# Exercise
Retype everything from the line that contains "Continue the OpenSCAD" down to the line that contains "return material", inclusive, without altering or adding anything.

[Stored entries]
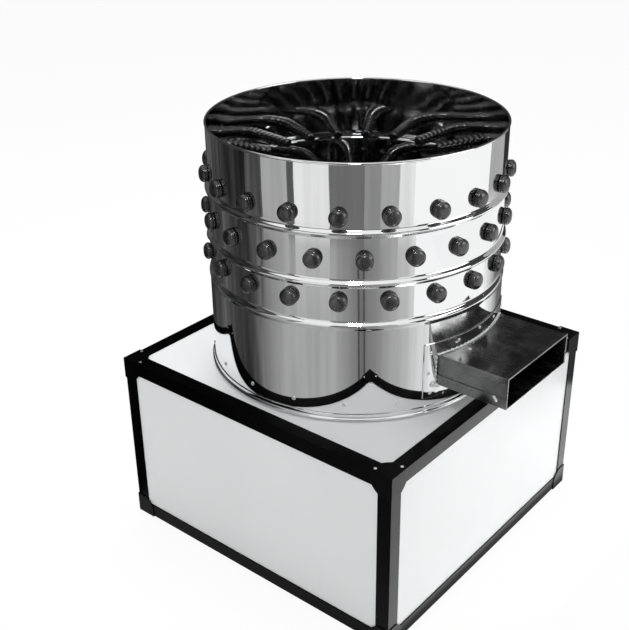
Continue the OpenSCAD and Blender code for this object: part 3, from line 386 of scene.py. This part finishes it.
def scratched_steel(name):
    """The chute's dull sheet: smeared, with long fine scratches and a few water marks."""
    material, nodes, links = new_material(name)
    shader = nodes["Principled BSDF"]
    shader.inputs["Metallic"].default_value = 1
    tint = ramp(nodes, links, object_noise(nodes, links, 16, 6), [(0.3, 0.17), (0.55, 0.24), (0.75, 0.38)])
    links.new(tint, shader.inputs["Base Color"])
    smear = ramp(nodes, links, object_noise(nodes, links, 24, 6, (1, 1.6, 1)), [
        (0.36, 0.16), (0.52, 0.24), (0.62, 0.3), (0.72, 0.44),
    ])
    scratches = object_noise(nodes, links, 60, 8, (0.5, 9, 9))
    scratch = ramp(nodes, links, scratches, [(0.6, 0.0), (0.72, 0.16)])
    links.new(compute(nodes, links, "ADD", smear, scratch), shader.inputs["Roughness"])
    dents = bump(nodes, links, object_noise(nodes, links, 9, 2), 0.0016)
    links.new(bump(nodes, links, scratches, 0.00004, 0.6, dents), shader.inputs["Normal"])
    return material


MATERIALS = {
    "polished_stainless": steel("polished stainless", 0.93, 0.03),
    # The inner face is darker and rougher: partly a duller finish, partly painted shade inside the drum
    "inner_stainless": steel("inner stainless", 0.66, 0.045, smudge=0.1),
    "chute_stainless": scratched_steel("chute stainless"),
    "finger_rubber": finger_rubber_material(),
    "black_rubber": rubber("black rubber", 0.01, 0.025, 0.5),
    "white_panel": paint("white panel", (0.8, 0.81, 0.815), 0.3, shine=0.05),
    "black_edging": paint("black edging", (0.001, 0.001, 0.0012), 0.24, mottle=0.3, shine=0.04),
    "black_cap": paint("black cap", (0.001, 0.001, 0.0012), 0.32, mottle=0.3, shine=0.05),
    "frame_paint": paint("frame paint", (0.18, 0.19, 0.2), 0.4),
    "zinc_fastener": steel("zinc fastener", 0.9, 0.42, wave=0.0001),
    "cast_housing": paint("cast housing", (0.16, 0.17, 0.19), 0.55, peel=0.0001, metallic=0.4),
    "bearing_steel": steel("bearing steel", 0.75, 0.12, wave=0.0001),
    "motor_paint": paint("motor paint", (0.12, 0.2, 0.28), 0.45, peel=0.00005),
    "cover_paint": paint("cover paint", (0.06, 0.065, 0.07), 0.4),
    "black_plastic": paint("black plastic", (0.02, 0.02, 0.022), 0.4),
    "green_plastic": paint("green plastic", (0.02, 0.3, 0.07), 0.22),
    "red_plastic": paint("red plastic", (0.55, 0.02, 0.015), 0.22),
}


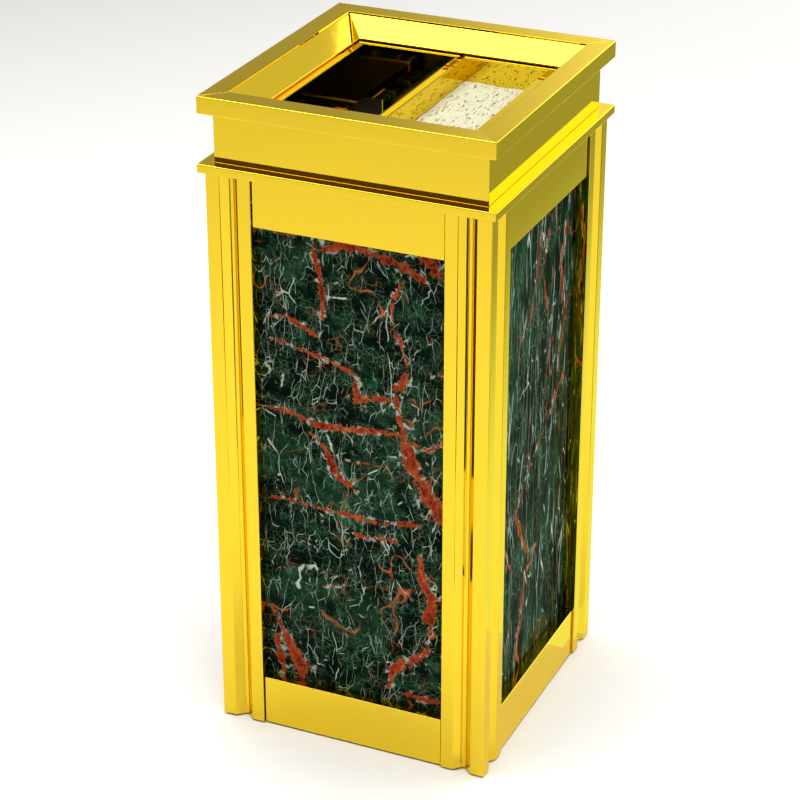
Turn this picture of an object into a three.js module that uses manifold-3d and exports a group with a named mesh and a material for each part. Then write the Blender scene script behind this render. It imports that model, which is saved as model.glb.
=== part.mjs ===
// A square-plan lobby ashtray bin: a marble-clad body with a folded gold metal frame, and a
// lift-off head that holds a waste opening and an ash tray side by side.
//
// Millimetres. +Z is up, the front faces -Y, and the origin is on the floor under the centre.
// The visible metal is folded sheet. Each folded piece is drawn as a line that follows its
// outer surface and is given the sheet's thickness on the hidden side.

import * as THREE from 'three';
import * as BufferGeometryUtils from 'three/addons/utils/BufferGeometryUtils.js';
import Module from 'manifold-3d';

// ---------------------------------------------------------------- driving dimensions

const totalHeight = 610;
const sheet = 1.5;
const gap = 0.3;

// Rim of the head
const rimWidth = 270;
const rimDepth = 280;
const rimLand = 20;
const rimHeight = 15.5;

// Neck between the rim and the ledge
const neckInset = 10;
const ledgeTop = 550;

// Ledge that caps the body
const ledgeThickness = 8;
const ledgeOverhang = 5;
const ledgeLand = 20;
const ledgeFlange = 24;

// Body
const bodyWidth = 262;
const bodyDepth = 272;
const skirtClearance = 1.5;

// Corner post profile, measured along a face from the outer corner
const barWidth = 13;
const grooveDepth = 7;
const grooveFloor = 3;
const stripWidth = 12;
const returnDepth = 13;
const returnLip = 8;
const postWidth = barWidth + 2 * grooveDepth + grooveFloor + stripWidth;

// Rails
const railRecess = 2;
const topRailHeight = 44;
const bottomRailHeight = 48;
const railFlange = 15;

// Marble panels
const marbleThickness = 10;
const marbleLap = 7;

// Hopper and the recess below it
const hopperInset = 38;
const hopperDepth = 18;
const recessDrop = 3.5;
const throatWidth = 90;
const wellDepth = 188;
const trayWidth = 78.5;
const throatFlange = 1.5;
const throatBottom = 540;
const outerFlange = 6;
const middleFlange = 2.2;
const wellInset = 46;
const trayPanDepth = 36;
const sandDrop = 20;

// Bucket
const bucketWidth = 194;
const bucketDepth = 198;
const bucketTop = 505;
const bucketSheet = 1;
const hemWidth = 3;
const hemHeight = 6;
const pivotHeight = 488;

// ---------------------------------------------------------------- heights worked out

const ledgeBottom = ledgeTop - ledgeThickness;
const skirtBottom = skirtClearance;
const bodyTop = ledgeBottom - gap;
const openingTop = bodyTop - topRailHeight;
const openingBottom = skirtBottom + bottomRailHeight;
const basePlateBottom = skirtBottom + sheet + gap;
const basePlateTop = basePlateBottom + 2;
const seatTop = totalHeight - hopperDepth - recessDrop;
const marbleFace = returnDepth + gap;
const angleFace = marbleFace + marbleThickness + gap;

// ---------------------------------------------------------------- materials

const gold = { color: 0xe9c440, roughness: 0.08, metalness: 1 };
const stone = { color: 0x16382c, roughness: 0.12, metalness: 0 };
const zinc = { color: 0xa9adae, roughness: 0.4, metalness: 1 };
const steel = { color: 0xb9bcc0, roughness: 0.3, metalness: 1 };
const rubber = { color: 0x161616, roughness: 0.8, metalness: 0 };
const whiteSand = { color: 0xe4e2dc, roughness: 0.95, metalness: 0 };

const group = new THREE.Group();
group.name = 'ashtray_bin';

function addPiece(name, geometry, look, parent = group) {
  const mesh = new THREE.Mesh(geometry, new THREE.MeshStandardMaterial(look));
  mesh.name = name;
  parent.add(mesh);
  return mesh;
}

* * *

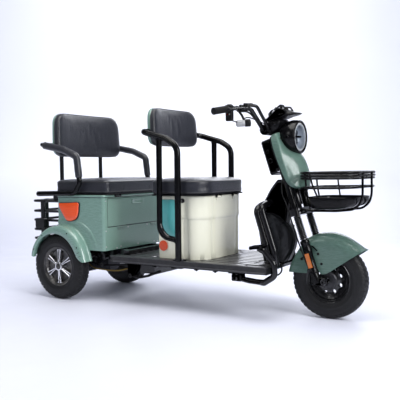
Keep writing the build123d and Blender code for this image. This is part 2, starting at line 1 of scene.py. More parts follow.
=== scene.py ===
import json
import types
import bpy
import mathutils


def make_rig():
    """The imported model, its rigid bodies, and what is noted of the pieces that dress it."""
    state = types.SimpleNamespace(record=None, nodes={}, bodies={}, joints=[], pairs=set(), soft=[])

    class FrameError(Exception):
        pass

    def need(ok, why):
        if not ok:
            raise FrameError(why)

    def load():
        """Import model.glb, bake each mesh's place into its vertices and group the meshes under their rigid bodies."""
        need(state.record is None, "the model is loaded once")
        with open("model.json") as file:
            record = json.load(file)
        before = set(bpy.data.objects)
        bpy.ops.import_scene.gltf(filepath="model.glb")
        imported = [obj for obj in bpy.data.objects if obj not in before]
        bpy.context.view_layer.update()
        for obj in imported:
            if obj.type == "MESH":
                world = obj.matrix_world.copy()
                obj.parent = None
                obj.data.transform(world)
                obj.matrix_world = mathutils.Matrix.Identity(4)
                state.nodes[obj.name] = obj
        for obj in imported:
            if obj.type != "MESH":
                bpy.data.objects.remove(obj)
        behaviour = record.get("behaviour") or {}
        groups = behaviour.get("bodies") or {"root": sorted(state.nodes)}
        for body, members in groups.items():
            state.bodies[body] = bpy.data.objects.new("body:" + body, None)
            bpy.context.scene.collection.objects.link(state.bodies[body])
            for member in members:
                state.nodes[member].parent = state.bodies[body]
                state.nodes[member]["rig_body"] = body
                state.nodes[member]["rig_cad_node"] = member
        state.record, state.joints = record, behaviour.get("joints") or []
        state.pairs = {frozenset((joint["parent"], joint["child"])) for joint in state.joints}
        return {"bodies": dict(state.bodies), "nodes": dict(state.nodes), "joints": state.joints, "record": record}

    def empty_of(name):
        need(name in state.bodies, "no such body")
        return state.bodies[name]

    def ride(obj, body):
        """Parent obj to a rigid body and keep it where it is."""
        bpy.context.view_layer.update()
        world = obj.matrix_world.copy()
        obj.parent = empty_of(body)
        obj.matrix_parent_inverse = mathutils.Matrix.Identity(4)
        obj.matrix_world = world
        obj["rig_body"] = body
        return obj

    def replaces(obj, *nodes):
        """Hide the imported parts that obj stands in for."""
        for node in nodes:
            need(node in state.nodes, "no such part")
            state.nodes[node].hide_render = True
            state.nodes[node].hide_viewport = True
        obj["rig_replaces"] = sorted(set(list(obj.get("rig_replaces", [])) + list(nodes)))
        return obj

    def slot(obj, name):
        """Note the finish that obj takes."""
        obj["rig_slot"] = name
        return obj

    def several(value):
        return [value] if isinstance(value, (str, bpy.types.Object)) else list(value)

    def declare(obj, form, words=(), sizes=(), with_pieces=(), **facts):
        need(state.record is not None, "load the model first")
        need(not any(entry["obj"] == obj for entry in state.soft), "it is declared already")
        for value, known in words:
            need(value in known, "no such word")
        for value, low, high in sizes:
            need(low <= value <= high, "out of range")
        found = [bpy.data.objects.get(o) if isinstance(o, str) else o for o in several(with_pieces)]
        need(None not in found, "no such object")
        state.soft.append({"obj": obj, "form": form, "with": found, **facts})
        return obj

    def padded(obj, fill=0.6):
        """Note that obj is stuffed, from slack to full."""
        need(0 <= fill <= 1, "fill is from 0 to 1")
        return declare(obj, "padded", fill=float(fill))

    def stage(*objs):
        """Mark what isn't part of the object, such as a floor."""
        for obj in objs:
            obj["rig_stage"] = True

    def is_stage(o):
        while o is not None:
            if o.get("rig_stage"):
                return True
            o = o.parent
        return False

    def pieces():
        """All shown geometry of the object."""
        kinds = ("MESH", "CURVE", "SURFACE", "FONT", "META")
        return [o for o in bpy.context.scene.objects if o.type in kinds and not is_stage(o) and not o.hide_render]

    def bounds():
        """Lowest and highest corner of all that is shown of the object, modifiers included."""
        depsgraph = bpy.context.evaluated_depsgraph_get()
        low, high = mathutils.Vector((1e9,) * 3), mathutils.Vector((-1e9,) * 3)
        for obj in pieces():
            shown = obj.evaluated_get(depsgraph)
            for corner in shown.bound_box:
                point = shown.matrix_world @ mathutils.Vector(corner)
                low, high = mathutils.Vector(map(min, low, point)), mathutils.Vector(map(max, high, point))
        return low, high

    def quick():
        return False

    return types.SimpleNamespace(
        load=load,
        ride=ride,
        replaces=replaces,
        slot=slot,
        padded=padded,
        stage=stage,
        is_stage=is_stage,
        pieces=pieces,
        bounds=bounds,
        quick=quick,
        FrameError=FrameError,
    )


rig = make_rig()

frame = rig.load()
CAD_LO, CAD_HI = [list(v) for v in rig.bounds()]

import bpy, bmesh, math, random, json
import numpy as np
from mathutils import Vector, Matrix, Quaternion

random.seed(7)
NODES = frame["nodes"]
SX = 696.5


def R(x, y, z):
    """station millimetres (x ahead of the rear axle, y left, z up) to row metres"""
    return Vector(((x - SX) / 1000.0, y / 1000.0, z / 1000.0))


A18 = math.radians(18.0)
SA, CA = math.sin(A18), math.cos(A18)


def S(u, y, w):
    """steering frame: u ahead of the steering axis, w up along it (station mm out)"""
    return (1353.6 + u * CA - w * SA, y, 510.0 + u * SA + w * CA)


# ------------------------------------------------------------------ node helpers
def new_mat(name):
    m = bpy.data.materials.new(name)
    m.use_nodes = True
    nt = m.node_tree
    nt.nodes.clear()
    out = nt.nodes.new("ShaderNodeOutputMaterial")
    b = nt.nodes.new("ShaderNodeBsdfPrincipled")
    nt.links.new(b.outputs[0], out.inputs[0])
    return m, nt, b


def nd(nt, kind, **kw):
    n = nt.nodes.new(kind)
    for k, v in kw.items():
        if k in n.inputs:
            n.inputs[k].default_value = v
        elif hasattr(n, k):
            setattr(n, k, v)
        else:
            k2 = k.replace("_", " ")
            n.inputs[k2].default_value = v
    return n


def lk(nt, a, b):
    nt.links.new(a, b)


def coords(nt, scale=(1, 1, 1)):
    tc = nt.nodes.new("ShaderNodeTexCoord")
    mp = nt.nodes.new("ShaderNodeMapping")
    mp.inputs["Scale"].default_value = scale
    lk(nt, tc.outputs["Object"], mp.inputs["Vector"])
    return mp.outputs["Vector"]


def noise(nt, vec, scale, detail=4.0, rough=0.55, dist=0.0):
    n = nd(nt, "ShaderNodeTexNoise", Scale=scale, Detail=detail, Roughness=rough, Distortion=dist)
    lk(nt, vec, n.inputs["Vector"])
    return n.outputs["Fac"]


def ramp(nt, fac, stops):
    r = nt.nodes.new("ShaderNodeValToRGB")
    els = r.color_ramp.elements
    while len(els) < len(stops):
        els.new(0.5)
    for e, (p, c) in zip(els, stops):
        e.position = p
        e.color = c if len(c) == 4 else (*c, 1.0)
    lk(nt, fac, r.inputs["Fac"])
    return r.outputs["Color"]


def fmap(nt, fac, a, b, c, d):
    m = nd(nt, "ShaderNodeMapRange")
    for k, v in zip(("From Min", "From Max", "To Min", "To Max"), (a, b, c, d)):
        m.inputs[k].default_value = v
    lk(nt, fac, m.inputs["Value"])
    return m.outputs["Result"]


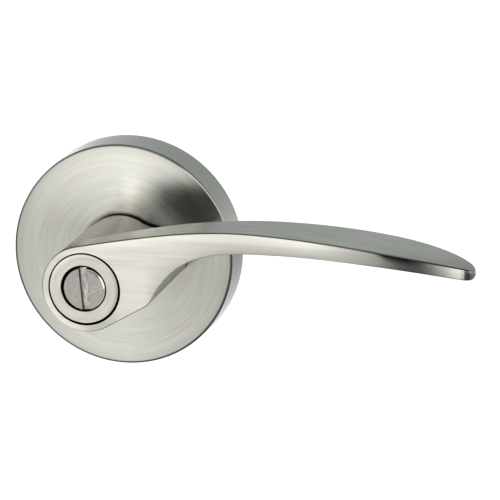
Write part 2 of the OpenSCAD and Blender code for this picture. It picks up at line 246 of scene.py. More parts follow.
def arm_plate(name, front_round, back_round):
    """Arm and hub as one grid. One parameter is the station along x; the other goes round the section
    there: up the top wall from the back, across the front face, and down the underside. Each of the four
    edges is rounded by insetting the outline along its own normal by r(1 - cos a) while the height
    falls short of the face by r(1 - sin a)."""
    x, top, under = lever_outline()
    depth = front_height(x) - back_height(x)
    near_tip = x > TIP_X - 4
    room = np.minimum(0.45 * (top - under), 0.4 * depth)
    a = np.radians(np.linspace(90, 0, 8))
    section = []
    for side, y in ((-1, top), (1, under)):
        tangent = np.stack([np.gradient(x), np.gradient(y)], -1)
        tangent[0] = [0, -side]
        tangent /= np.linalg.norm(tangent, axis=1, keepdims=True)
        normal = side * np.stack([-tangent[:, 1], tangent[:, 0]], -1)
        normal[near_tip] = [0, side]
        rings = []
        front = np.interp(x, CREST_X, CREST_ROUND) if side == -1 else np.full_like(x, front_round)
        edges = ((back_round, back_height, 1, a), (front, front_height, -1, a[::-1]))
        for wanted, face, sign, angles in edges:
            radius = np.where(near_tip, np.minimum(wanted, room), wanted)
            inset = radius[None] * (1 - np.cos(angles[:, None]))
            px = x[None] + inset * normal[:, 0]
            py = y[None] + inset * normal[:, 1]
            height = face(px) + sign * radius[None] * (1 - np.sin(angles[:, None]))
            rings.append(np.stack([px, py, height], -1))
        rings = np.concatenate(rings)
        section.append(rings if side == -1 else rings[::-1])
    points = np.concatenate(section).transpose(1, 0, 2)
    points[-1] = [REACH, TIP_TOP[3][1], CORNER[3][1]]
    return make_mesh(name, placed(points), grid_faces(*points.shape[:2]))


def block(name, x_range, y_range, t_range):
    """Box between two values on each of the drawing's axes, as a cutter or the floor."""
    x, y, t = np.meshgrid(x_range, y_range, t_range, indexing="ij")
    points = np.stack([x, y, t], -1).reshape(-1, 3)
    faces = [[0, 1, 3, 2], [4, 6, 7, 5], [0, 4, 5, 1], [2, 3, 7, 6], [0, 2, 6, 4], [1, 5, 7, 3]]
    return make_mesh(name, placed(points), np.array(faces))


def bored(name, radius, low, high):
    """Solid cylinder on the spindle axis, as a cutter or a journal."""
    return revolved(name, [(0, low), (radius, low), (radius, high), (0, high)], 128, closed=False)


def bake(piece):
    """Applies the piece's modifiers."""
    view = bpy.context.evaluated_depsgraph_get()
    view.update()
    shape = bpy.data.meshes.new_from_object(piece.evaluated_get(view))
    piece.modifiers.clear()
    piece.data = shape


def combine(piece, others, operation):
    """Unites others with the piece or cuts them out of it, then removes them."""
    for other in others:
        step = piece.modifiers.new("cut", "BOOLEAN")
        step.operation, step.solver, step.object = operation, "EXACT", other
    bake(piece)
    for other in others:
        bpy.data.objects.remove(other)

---

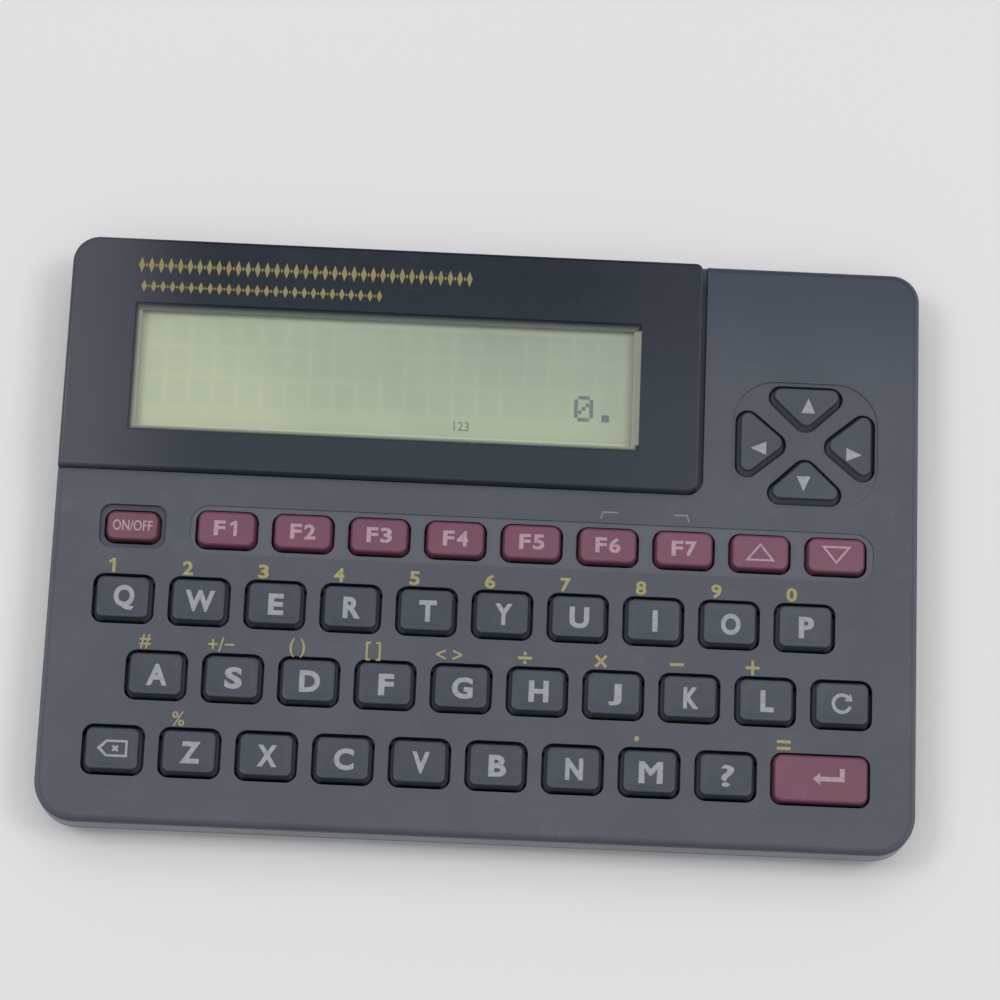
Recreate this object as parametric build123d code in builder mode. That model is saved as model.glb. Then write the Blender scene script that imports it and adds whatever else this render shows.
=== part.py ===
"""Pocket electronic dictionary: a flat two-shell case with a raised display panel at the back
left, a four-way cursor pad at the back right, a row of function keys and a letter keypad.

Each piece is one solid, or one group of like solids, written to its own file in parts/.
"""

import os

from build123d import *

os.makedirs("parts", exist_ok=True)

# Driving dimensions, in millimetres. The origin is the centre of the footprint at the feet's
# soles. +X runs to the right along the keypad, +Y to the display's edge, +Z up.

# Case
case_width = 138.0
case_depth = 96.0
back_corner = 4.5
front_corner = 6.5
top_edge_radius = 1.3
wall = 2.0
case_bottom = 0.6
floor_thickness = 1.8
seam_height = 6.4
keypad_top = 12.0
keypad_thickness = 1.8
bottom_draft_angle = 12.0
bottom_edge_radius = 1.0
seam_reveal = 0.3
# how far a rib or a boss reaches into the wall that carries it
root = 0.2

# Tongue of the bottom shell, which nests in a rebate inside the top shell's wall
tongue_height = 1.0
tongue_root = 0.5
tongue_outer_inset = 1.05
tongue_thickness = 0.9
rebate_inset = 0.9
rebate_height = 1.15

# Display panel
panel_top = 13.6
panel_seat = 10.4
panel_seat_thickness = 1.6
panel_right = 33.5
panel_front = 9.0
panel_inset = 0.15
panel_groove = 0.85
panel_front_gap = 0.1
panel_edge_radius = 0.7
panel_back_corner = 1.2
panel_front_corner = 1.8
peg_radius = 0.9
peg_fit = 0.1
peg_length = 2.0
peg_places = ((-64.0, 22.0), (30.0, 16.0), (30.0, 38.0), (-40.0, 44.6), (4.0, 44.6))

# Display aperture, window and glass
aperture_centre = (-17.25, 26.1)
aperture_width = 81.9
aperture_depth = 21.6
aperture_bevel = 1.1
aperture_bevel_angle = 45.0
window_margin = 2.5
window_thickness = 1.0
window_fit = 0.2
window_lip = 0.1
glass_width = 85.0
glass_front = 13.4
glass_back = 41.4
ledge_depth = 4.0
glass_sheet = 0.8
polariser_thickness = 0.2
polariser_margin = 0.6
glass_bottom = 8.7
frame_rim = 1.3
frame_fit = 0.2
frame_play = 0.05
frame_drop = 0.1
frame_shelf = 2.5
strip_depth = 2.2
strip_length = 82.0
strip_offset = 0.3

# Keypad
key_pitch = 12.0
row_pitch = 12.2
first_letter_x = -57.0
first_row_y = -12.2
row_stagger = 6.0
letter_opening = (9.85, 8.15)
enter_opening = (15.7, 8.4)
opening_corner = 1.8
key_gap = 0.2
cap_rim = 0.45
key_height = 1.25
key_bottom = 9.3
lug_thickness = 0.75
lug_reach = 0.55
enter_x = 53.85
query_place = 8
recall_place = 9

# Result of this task
Continue the OpenSCAD and Blender code for this object: part 3, from line 386 of scene.py. This part finishes it.
def scratched_steel(name):
    """The chute's dull sheet: smeared, with long fine scratches and a few water marks."""
    material, nodes, links = new_material(name)
    shader = nodes["Principled BSDF"]
    shader.inputs["Metallic"].default_value = 1
    tint = ramp(nodes, links, object_noise(nodes, links, 16, 6), [(0.3, 0.17), (0.55, 0.24), (0.75, 0.38)])
    links.new(tint, shader.inputs["Base Color"])
    smear = ramp(nodes, links, object_noise(nodes, links, 24, 6, (1, 1.6, 1)), [
        (0.36, 0.16), (0.52, 0.24), (0.62, 0.3), (0.72, 0.44),
    ])
    scratches = object_noise(nodes, links, 60, 8, (0.5, 9, 9))
    scratch = ramp(nodes, links, scratches, [(0.6, 0.0), (0.72, 0.16)])
    links.new(compute(nodes, links, "ADD", smear, scratch), shader.inputs["Roughness"])
    dents = bump(nodes, links, object_noise(nodes, links, 9, 2), 0.0016)
    links.new(bump(nodes, links, scratches, 0.00004, 0.6, dents), shader.inputs["Normal"])
    return material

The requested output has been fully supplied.